Over the Veteran’s Day weekend, Congress was busy finalizing the National Defense Authorization Act (NDAA) for fiscal year 2018. Within that legislation is a disturbing provision that essentially allows the Department of Defense to sidestep the Food and Drug Administration.
Page 4 of the conference report “Authorizes the Assistant Secretary of Defense for Health Affairs to approve certain medical products for use by combat medics to improve chances of survival on the battlefield,” based on the recommendations of five “external advisors.” Essentially, this allows the DoD to bypass FDA approval for medications and devices used to treat injured combat personnel – without any study or scientific review.
In a letter to the Senate Armed Services Committee dated November 9, five former FDA commissioners who have served since the Bush I Administration expressed their concerns. Pointing out that the FDA has, for the past century, been charged with ensuring the safety and effectiveness of drugs and medical devices, the commissioners wrote:
“These five external advisors are not likely to have the requisite knowledge about the chemistry, manufacturing, and controls that are part of every FDA review, nor will they have access to the raw data that are part of every new product application to the FDA. They will have no authority to require post-market studies…it is unclear how they will be able to monitor post-market safety more generally.”
Like many pieces of bad legislation, this provision of the NDAA was added with good intentions.
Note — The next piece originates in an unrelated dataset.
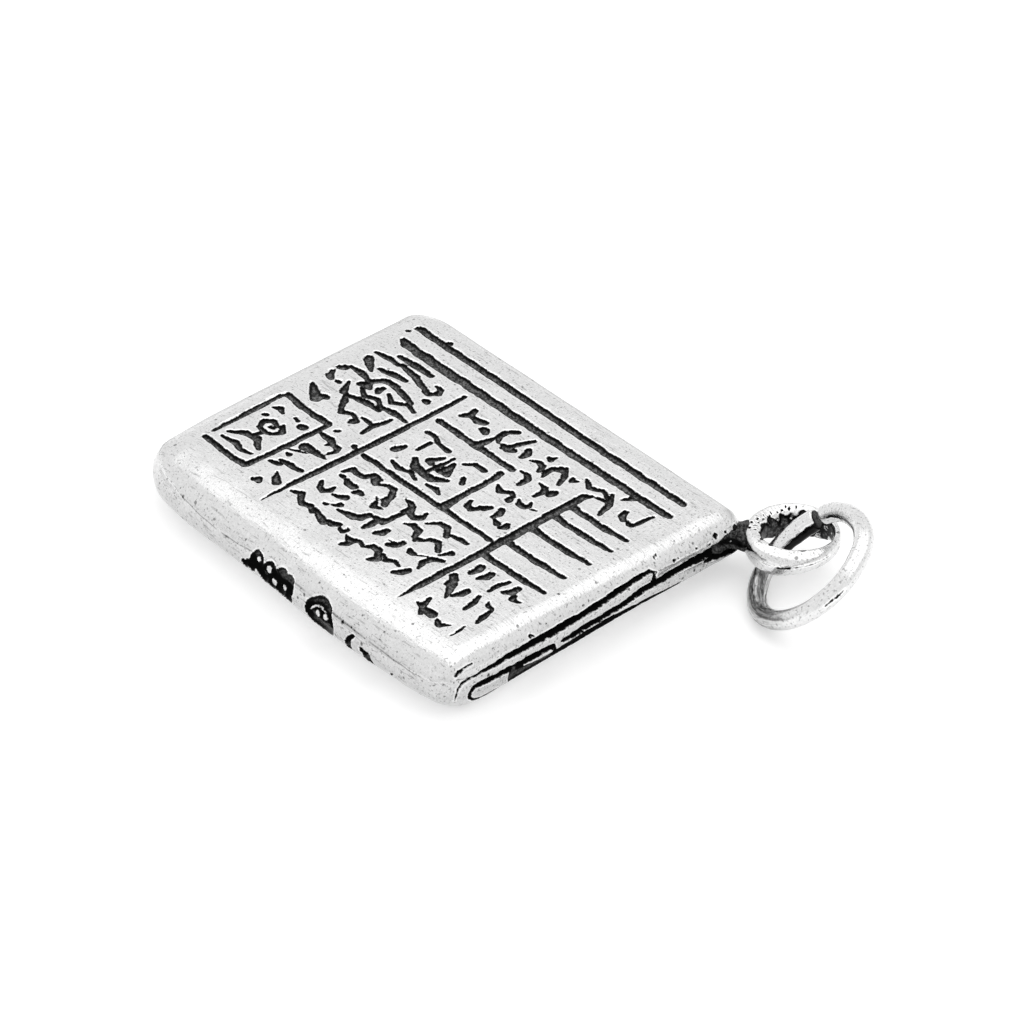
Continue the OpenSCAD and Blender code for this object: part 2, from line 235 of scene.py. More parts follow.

According to a U.S. Army report published over a year ago, the story began in 2010 when the Navy asked the Army Medical Command to produce freeze-dried plasma (FDP) for treating injured Special Forces personnel along the front lines.
It turns out that an FDP product produced by the French military had been in use among U.S. allies in Afghanistan and Iraq for several years. However, no such product had been approved for use by the U.S. military since the end of World War II because of concern over blood-borne pathogens. Unfortunately, attempts by a Florida-based contractor to come up with a version that could pass FDA muster were unsuccessful.
Since the situation was deemed urgent and time was of the essence, the solution was to secure an Investigational New Drug (IND) Application that would allow the Army’s Division of Regulated Activities and Compliance (DRAC) to speed up approval for the French product as an “interim solution” within 30 days – a process that normally takes up to six months.
The military’s sense of urgency is understandable, but allowing unqualified individuals with little or no background in biochemistry or medical science, and no access to or understanding of lab data, to simply bypass the FDA approval process is not a good solution. The former FDA commissioners point out that “medical innovation for these personnel is best served by utilizing the expertise and support that the FDA brings to medical product development.”
Toward that end, members of Congress on both sides of the aisle are attempting to come up with a better way for FDA reviewers and drug manufacturers to work with the DoD through the agency’s Expanded Access (Compassionate Use) Program when the military identifies the need for a specific medication or device. Whether or not this solution can be implemented before the bill is passed and sent on for Trump’s signature is not known; the conference report has already passed in the House and will be taken up by the Senate after the Thanksgiving break.